BEPS is an international initiative to address the perceived ability of multinationals to decide where they pay tax on their profits. The politicians of the G20 are engaged. But while some countries are keen to drive change, others – such as the US – are more cautious, so the endgame is not yet clear.

Some key action points for the insurance industry are scheduled for September 2015, but individual countries are already taking action, providing an initial insight into the BEPS world of the future.

Intangible property, risk and capital

One clear BEPS theme is closer alignment of taxable profits with labour functions, as opposed to either intangibles risk or capital, which are more easily moved around the world.

As recent headlines have highlighted, multinational groups in some industries are under scrutiny for concentrating legal ownership of their valuable brands in low-tax jurisdictions.

They can also transfer business risks intra-group, which can leave the countries in which most of their employees and customers are based with low risks, few intangibles and a correspondingly small share of group profits to tax.

This is not what insurance and reinsurance groups are about. Insurers are in the actual risk business, protecting businesses and individuals against risks, ranging from minor accidents to catastrophic events.

Reinsurance is a key part of this, providing diversification and capital, with a focus on moving the risk of loss, not moving profit. Without reinsurance, be it related or third party, insurers would not be able to provide basic insurance cover, which would have significant implications for governments and the global economy.

Intra-group reinsurance for capital management and diversification benefits should not automatically be seen as a way for groups to shift part of the cedant’s tax base, but the risk is that this will be the approach of many tax authorities.

One response is a more vigorous examination of (re)insurance groups’ transfer pricing. Reinsurers can often point to their arrangements being commercially driven and to comparable third-party pricing. However, while the arm’s-length principle is not new, it is being adopted in ever more creative ways by tax authorities.

The Lloyd’s market has seen a wave of tax enquiries into intra-group reinsurance, the broad challenge being that the reinsurer has earned too much profit at the expense of the cedant’s underwriting function.

But the BEPS action plan potentially provides tax authorities with additional ammunition, referring to “special measures, either within or beyond the arm’s-length principle”. Could a reinsurance treaty priced on arm’s length terms still be challenged in future, if it is perceived to distort the alignment between value creation and profits?

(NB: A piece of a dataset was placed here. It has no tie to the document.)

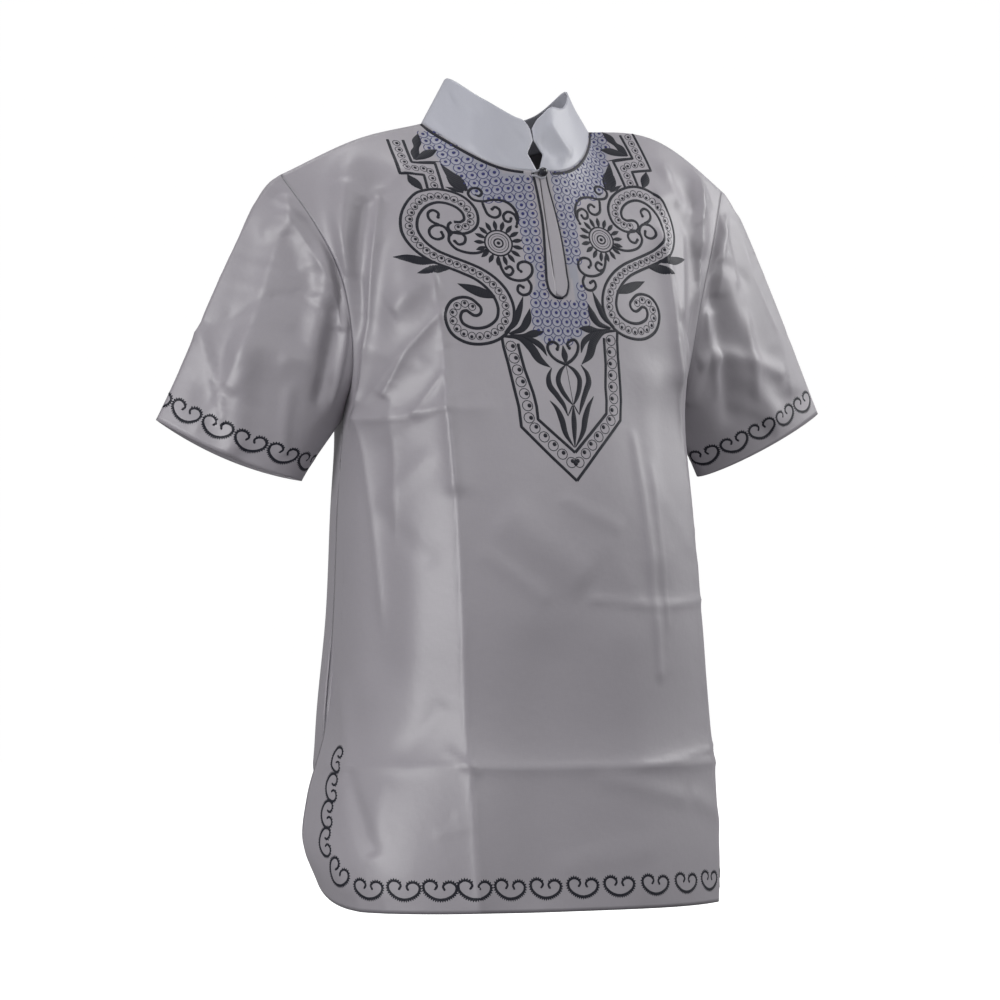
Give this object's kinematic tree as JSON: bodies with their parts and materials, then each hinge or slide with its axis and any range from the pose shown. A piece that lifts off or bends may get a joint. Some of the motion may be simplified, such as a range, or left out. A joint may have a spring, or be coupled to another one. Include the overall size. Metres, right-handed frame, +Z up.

Countries are already tackling risk transfers with perceived lack of substance, without waiting for international consensus on BEPS. Both the Netherlands and the UK have enacted rules that simply deny tax relief for the intra-group risk transfer altogether, in some circumstances related to captive insurers.

The UK also has new legislation targeting total return swaps and similar arrangements to “shift” profits. Some of these “special measures” already go beyond the arm’s-length principle.

Impact on taxing rights

The BEPS action point on permanent establishment (PE) status will need close monitoring. A PE is the threshold beyond which a country can tax a company resident in another jurisdiction.

The classic example is where a reinsurer in Country A opens a branch in Country B – tax treaties generally allow Country B to tax the profits of the branch. 

But a ‘deemed’ PE can also arise in Country B, with the same tax effect, even though there is no formal branch. Any lowering of the PE threshold under BEPS could leave reinsurers with unexpected foreign tax liabilities and even double taxation. 

New UK tax legislation can now treat two or more group companies as a single company operating through branches, even where the PE rules do not apply. The law affects cases where a UK group owns a foreign subsidiary, particularly in a low-tax jurisdiction.  The subsidiary’s profits can then be taxed in the UK if the decision-makers are in the UK, even though legally the risk and capital is offshore.


Another key theme is transparency, as tax authorities increasingly demand to see the whole value chain in order to assess BEPS risk.

Groups face the new challenge of country-by-country reporting, making available to tax authorities around the world details on what profits the group earns in each country and the taxes they pay there.

While transparency itself may not be a bad thing, this could lead to further scrutiny and investigation into the information provided. Reinsurers need a coherent approach to country-by-country reporting that allows them to explain the global nature of their business.

The insurance and reinsurance industries need to ensure they do not suffer collateral damage from actions aimed at preventing harmful erosion of the tax base through risk transfers. Now is the time to begin to assess the potential impact of BEPS on existing arrangements.